··· RAW DATA

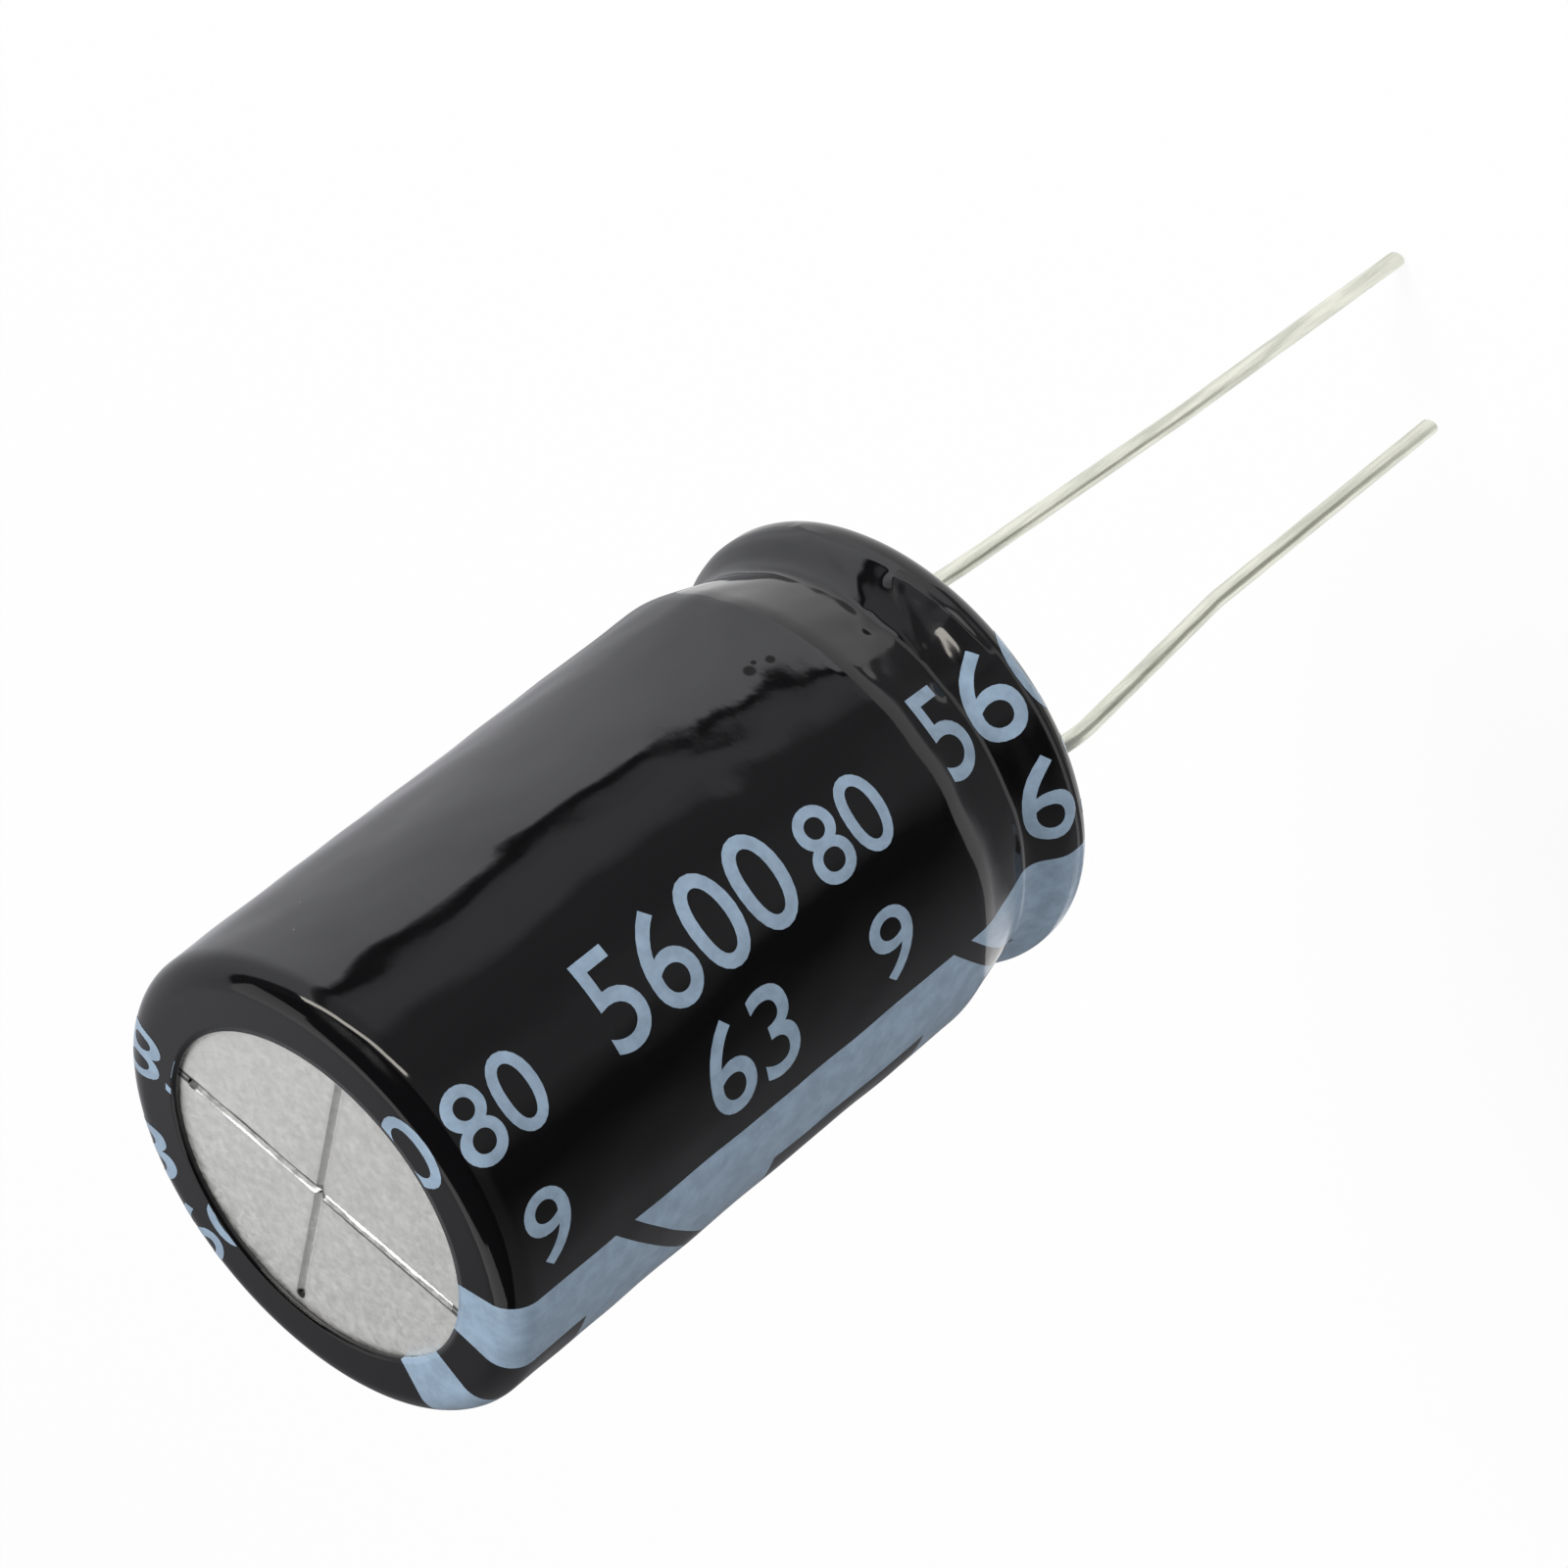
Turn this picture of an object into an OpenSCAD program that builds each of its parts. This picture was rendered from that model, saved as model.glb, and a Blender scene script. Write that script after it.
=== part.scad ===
// Radial electrolytic capacitor, 16 mm can, with its wound element inside.
// The origin is the centre of the face that sits on the board. +Z runs up to the vent,
// the leads run down -Z from the X axis: anode at +X, cathode at -X. Units are millimetres.

/* [Body] */
// Height of the finished body, over the sleeve at both ends
body_h = 27; // [20:0.5:42]
// Outer diameter of the drawn can
can_d = 16; // [14:0.5:22]
// Thickness of the can's sheet
can_wall = 0.4; // [0.25:0.05:0.6]
// Outer radius of the corner round the vent
corner_r = 0.8; // [0.5:0.1:2]

/* [Bead groove] */
// How far the groove is rolled into the can
groove_depth = 0.76; // [0.6:0.02:1]
// Radius at the bottom of the groove
groove_r = 1.25; // [0.8:0.05:2.2]
// Outer radius of the shoulder over the groove
shoulder_r = 3.05; // [1.5:0.05:5]
// Outer radius of the shoulder under the groove
lip_r = 0.8; // [0.65:0.05:1]

/* [Curled rim] */
// How much smaller the can's radius is under the groove than over it
rim_step = 0.12; // [0.04:0.02:0.2]
// Height of the straight wall between the groove and the turn to the seat
skirt_h = 0.2; // [0.05:0.05:1]
// Outer radius of the turn from the wall to the seat
rim_r = 0.75; // [0.6:0.05:1.2]
// Width of the flat ring on the seat, before the curl
rim_flat = 0.45; // [0.2:0.05:1]
// Outer radius of the curl that bites into the rubber
curl_r = 0.75; // [0.6:0.05:1]
// How far the curl turns up
curl_angle = 80; // [40:5:90]

/* [Vent] */
// Bare metal between the end of each scored line and the sleeve
score_end = 0.37; // [0.1:0.01:2]
// Width of a score at the surface
score_w = 0.34; // [0.2:0.02:0.6]
// Depth of a score
score_depth = 0.16; // [0.08:0.02:0.25]
// Turn of the scored cross from the line through the leads
score_turn = -3; // [-45:1:45]

/* [Sleeve] */
// Thickness of the shrunk sleeve
sleeve_wall = 0.18; // [0.08:0.02:0.3]
// Room between the can and the sleeve
sleeve_gap = 0.02; // [0.02:0.01:0.05]
// Width of the sleeve's fold over the vent, from the can's outer wall
vent_fold = 2.13; // [1.2:0.01:3]
// Width of the sleeve's fold over the seat, from the rim's outer wall
seat_fold = 2; // [1.3:0.05:3]

/* [Rubber seal] */
// Height of the seal's outer face over the seat
seal_recess = 0.35; // [0.25:0.05:0.6]
// Height of the seal's inner face over the top of the groove
seal_over = 0.4; // [0.2:0.1:2]
// Room between the seal and the can
seal_gap = 0.02; // [0.02:0.01:0.05]
// Room between the seal and what passes through it
bore_gap = 0.02; // [0.02:0.01:0.05]
// Height of the step in each bore over the seat
bore_step = 1.2; // [0.8:0.1:2]

/* [Leads] */
// Distance between the leads where they leave the seal
lead_pitch = 7.5; // [5:0.5:10]
// Diameter of the tinned wire
wire_d = 0.6; // [0.4:0.05:1]
// Drop of the anode wire's tip under the seat
anode_drop = 28.9; // [20:0.1:35]
// Drop of the cathode wire's tip under the seat
cathode_drop = 23.5; // [15:0.1:30]
// Inner radius of the bends in the wires
wire_bend_r = 6; // [3:0.5:12]
// How much thicker a bend's tin coat is than the wire's
bend_swell = 0.01; // [0.005:0.005:0.02]
// Room between the step in the bore and the weld's fillet
weld_room = 0.15; // [0.05:0.05:0.5]
// Height of the weld's fillet
weld_h = 0.4; // [0.2:0.05:0.6]
// Diameter of the weld's fillet on the boss
weld_d = 1.4; // [0.9:0.1:1.8]

/* [Tabs] */
// Diameter of the aluminium boss in the seal
boss_d = 2; // [1.4:0.1:2.6]
// Room between the seal and the neck, and between the neck and the paper
neck_room = 0.1; // [0.05:0.05:0.5]
// Length of the flattened neck between boss and paddle
neck_h = 1.1; // [0.8:0.1:2]
// Width of the paddle that is stitched to the foil
paddle_w = 2.4; // [1.6:0.1:3]
// Thickness of the paddle
paddle_t = 0.25; // [0.15:0.01:0.35]
// Foil left bare over the paddle's end
paddle_end = 1; // [0.5:0.1:3]
// Number of stitches in each paddle
stitches = 4; // [2:1:6]
// Diameter of a stitch
stitch_d = 0.7; // [0.4:0.05:1]
// Distance of the first and last stitch from the foil's edge and the paddle's end
stitch_end = 1.5; // [0.8:0.1:2.5]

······

■ STATED GOAL
All of the lines above must be returned exactly.

■ SOLUTION
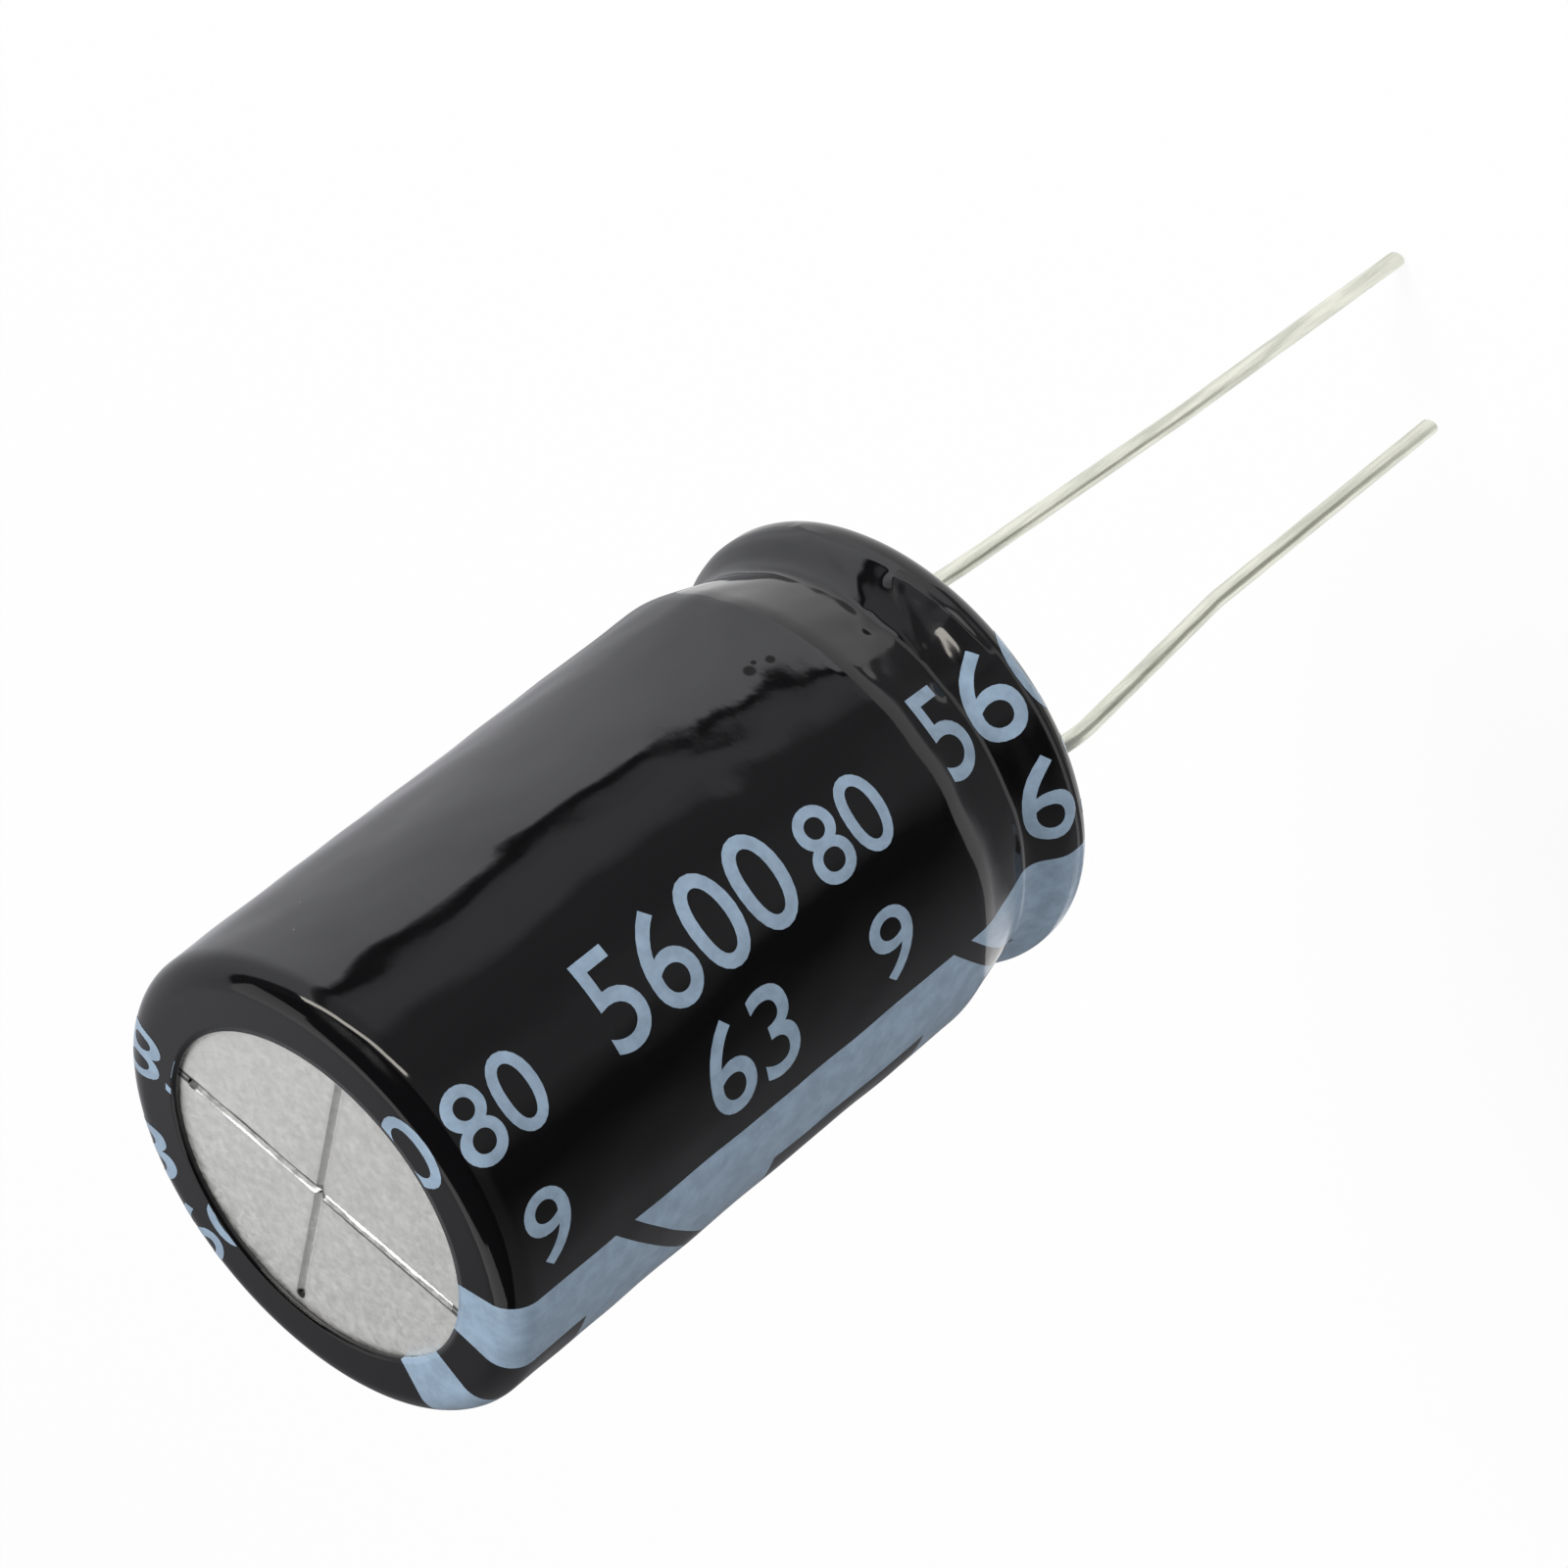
Turn this picture of an object into an OpenSCAD program that builds each of its parts. This picture was rendered from that model, saved as model.glb, and a Blender scene script. Write that script after it.
=== part.scad ===
// Radial electrolytic capacitor, 16 mm can, with its wound element inside.
// The origin is the centre of the face that sits on the board. +Z runs up to the vent,
// the leads run down -Z from the X axis: anode at +X, cathode at -X. Units are millimetres.

/* [Body] */
// Height of the finished body, over the sleeve at both ends
body_h = 27; // [20:0.5:42]
// Outer diameter of the drawn can
can_d = 16; // [14:0.5:22]
// Thickness of the can's sheet
can_wall = 0.4; // [0.25:0.05:0.6]
// Outer radius of the corner round the vent
corner_r = 0.8; // [0.5:0.1:2]

/* [Bead groove] */
// How far the groove is rolled into the can
groove_depth = 0.76; // [0.6:0.02:1]
// Radius at the bottom of the groove
groove_r = 1.25; // [0.8:0.05:2.2]
// Outer radius of the shoulder over the groove
shoulder_r = 3.05; // [1.5:0.05:5]
// Outer radius of the shoulder under the groove
lip_r = 0.8; // [0.65:0.05:1]

/* [Curled rim] */
// How much smaller the can's radius is under the groove than over it
rim_step = 0.12; // [0.04:0.02:0.2]
// Height of the straight wall between the groove and the turn to the seat
skirt_h = 0.2; // [0.05:0.05:1]
// Outer radius of the turn from the wall to the seat
rim_r = 0.75; // [0.6:0.05:1.2]
// Width of the flat ring on the seat, before the curl
rim_flat = 0.45; // [0.2:0.05:1]
// Outer radius of the curl that bites into the rubber
curl_r = 0.75; // [0.6:0.05:1]
// How far the curl turns up
curl_angle = 80; // [40:5:90]

/* [Vent] */
// Bare metal between the end of each scored line and the sleeve
score_end = 0.37; // [0.1:0.01:2]
// Width of a score at the surface
score_w = 0.34; // [0.2:0.02:0.6]
// Depth of a score
score_depth = 0.16; // [0.08:0.02:0.25]
// Turn of the scored cross from the line through the leads
score_turn = -3; // [-45:1:45]

/* [Sleeve] */
// Thickness of the shrunk sleeve
sleeve_wall = 0.18; // [0.08:0.02:0.3]
// Room between the can and the sleeve
sleeve_gap = 0.02; // [0.02:0.01:0.05]
// Width of the sleeve's fold over the vent, from the can's outer wall
vent_fold = 2.13; // [1.2:0.01:3]
// Width of the sleeve's fold over the seat, from the rim's outer wall
seat_fold = 2; // [1.3:0.05:3]

/* [Rubber seal] */
// Height of the seal's outer face over the seat
seal_recess = 0.35; // [0.25:0.05:0.6]
// Height of the seal's inner face over the top of the groove
seal_over = 0.4; // [0.2:0.1:2]
// Room between the seal and the can
seal_gap = 0.02; // [0.02:0.01:0.05]
// Room between the seal and what passes through it
bore_gap = 0.02; // [0.02:0.01:0.05]
// Height of the step in each bore over the seat
bore_step = 1.2; // [0.8:0.1:2]

/* [Leads] */
// Distance between the leads where they leave the seal
lead_pitch = 7.5; // [5:0.5:10]
// Diameter of the tinned wire
wire_d = 0.6; // [0.4:0.05:1]
// Drop of the anode wire's tip under the seat
anode_drop = 28.9; // [20:0.1:35]
// Drop of the cathode wire's tip under the seat
cathode_drop = 23.5; // [15:0.1:30]
// Inner radius of the bends in the wires
wire_bend_r = 6; // [3:0.5:12]
// How much thicker a bend's tin coat is than the wire's
bend_swell = 0.01; // [0.005:0.005:0.02]
// Room between the step in the bore and the weld's fillet
weld_room = 0.15; // [0.05:0.05:0.5]
// Height of the weld's fillet
weld_h = 0.4; // [0.2:0.05:0.6]
// Diameter of the weld's fillet on the boss
weld_d = 1.4; // [0.9:0.1:1.8]

/* [Tabs] */
// Diameter of the aluminium boss in the seal
boss_d = 2; // [1.4:0.1:2.6]
// Room between the seal and the neck, and between the neck and the paper
neck_room = 0.1; // [0.05:0.05:0.5]
// Length of the flattened neck between boss and paddle
neck_h = 1.1; // [0.8:0.1:2]
// Width of the paddle that is stitched to the foil
paddle_w = 2.4; // [1.6:0.1:3]
// Thickness of the paddle
paddle_t = 0.25; // [0.15:0.01:0.35]
// Foil left bare over the paddle's end
paddle_end = 1; // [0.5:0.1:3]
// Number of stitches in each paddle
stitches = 4; // [2:1:6]
// Diameter of a stitch
stitch_d = 0.7; // [0.4:0.05:1]
// Distance of the first and last stitch from the foil's edge and the paddle's end
stitch_end = 1.5; // [0.8:0.1:2.5]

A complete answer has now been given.